By the time we arrive at Mitchell’s performance at Canterbury House in Ann Arbor, MI, in October 1967, the listener is now fully cognisant of the remarkable growth over the preceding four years. That earliest radio session in 1963 is a beauty; in the liner notes, Mitchell says folk music was “easy to imitate,” which definitely does down the loveliness of these performances. But there’s no doubt that, by the fourth and fifth discs, with Mitchell performing her own songs, she has announced herself as an artist, as a writer, as a composer to be reckoned with. Canterbury House may not be the best of her performances, but the strength of the writing cannot be faulted – included here is a freshly-written “Cactus Tree”, with a tuning intro where Mitchell wrestles with “a hostile G string,” and a husky, slightly melodically different “Little Green”, later recorded with a more nakedly vulnerable vocal performance on 1971’s Blue.

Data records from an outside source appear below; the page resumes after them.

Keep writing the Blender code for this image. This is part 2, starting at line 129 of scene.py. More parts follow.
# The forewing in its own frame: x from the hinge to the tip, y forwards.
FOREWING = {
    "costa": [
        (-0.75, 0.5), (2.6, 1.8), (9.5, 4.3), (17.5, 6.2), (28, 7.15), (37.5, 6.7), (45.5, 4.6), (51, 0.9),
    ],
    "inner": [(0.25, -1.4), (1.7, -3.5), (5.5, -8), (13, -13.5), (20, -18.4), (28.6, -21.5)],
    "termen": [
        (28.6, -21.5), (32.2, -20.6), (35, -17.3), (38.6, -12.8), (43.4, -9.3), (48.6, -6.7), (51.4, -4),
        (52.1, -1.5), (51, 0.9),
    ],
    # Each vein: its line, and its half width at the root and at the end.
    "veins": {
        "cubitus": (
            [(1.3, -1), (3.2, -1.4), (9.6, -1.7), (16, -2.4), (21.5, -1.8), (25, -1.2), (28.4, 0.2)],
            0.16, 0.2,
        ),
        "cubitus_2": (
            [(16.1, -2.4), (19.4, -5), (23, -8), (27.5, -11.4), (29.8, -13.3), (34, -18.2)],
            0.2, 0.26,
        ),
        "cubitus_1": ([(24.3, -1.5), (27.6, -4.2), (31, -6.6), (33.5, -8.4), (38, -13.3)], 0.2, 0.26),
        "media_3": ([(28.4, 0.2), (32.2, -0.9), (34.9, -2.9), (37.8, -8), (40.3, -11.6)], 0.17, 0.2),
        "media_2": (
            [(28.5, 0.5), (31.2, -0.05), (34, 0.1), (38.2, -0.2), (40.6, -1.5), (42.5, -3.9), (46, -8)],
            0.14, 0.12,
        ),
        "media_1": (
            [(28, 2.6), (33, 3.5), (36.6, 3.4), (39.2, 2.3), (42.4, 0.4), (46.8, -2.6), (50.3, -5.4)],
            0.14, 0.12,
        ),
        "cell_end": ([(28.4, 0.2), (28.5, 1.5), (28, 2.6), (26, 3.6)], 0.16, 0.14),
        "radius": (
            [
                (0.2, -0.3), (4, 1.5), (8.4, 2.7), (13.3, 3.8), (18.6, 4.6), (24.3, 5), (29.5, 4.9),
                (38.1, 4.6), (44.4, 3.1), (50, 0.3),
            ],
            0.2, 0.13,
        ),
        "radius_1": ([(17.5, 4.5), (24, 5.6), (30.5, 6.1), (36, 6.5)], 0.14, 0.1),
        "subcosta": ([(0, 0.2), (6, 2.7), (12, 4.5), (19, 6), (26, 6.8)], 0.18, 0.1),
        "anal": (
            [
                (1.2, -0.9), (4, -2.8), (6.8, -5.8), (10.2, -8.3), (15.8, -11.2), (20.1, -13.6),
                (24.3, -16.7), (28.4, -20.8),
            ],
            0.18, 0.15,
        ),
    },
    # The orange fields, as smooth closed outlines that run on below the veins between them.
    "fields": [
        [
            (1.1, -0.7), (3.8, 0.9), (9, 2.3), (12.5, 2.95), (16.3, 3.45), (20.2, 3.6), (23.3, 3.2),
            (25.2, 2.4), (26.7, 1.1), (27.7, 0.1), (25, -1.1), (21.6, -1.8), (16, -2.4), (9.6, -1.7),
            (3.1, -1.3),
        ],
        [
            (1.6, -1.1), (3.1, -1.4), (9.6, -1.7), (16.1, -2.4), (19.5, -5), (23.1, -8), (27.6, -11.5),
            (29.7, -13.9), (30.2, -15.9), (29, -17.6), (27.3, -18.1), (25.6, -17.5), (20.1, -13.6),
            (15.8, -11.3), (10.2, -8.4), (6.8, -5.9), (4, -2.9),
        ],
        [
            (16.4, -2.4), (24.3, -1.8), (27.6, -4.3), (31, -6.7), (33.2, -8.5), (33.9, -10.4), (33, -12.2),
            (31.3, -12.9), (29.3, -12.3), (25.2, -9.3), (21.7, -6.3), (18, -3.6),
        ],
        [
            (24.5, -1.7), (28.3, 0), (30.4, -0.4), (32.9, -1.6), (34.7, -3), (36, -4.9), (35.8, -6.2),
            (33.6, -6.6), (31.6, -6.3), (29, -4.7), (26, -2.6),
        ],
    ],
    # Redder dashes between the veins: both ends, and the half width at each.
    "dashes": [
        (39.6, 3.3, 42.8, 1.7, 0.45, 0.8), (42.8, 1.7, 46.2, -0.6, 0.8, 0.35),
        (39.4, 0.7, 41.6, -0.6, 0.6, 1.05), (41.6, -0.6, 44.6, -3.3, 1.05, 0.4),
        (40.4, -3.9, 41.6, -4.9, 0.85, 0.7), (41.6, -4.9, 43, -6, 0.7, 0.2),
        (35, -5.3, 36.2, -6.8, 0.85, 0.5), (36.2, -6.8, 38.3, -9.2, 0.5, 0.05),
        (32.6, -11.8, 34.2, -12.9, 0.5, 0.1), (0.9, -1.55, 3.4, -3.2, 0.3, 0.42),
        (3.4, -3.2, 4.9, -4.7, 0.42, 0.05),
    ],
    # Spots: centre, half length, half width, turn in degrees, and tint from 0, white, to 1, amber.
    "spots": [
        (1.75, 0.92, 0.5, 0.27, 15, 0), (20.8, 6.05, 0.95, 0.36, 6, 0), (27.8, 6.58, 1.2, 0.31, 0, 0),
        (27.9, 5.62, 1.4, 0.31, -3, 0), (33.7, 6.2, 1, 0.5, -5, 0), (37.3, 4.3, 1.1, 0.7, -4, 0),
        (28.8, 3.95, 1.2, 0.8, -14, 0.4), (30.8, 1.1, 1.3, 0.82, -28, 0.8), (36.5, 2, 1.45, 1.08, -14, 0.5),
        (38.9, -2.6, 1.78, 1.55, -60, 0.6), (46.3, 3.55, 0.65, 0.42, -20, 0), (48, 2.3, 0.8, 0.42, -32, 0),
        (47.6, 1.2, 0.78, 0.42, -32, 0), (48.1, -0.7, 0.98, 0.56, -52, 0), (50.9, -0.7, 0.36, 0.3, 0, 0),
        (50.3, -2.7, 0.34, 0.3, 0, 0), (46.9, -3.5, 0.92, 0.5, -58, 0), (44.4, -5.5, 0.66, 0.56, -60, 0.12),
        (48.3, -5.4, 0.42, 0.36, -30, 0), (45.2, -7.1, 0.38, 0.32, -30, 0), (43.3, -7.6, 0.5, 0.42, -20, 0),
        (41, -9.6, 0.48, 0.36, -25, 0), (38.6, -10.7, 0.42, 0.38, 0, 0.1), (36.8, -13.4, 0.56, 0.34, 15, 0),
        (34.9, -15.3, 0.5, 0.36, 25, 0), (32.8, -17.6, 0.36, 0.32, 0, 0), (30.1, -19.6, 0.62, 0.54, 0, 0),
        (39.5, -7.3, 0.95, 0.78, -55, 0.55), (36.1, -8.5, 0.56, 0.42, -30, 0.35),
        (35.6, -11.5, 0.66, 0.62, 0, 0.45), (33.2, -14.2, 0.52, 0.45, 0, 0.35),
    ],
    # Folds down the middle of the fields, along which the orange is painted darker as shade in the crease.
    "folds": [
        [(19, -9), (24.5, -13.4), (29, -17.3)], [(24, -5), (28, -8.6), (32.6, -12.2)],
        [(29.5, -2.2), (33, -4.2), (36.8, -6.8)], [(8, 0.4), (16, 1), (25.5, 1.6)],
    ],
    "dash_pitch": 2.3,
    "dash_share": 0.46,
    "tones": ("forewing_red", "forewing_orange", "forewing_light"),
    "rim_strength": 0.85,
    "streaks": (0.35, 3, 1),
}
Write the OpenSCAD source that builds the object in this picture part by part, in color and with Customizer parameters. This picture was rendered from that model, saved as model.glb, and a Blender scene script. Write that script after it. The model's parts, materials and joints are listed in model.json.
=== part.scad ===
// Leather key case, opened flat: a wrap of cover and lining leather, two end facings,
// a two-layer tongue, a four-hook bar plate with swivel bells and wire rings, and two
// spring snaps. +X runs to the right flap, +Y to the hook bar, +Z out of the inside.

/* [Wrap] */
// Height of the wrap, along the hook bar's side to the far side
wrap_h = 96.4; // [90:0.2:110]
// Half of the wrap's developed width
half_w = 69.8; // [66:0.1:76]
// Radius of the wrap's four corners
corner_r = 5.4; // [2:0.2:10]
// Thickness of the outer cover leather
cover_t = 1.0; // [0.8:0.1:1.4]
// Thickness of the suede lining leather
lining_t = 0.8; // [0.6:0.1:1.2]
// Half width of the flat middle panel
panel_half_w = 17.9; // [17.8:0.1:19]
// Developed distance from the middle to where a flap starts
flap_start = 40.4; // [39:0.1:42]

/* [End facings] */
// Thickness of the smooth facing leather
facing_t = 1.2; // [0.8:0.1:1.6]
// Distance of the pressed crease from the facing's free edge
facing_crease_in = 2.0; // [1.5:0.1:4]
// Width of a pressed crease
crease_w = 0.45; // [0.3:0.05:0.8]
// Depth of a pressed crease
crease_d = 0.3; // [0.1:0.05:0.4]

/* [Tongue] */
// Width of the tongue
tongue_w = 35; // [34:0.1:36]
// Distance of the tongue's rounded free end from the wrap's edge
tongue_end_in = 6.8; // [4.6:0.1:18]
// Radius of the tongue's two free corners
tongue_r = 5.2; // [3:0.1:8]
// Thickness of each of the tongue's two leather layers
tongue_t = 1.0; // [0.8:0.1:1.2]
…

I have always loved my Joni best in the 70s, an era of true and often unparalleled artistic excellence. Perhaps because of her own dismissals, I didn’t think to take her earliest work as seriously – and while it is true that her later work is, as she describes, “smarter and richer,” this box set proves that, from the very beginning, Joni Mitchell had a command of her craft, a unique playing style, and the capability to push herself in unusual directions. It is a delight, and a pleasure, to hear this material for the first time and to better contextualise the beginnings of her remarkable, restless career. Joni Mitchell doesn’t start with Song to a Seagull – she starts here. It remains to be seen what treasures may emerge with further releases, but for now, let’s rejoice that there is still some new (old) material emerging from this singular, extraordinary artist.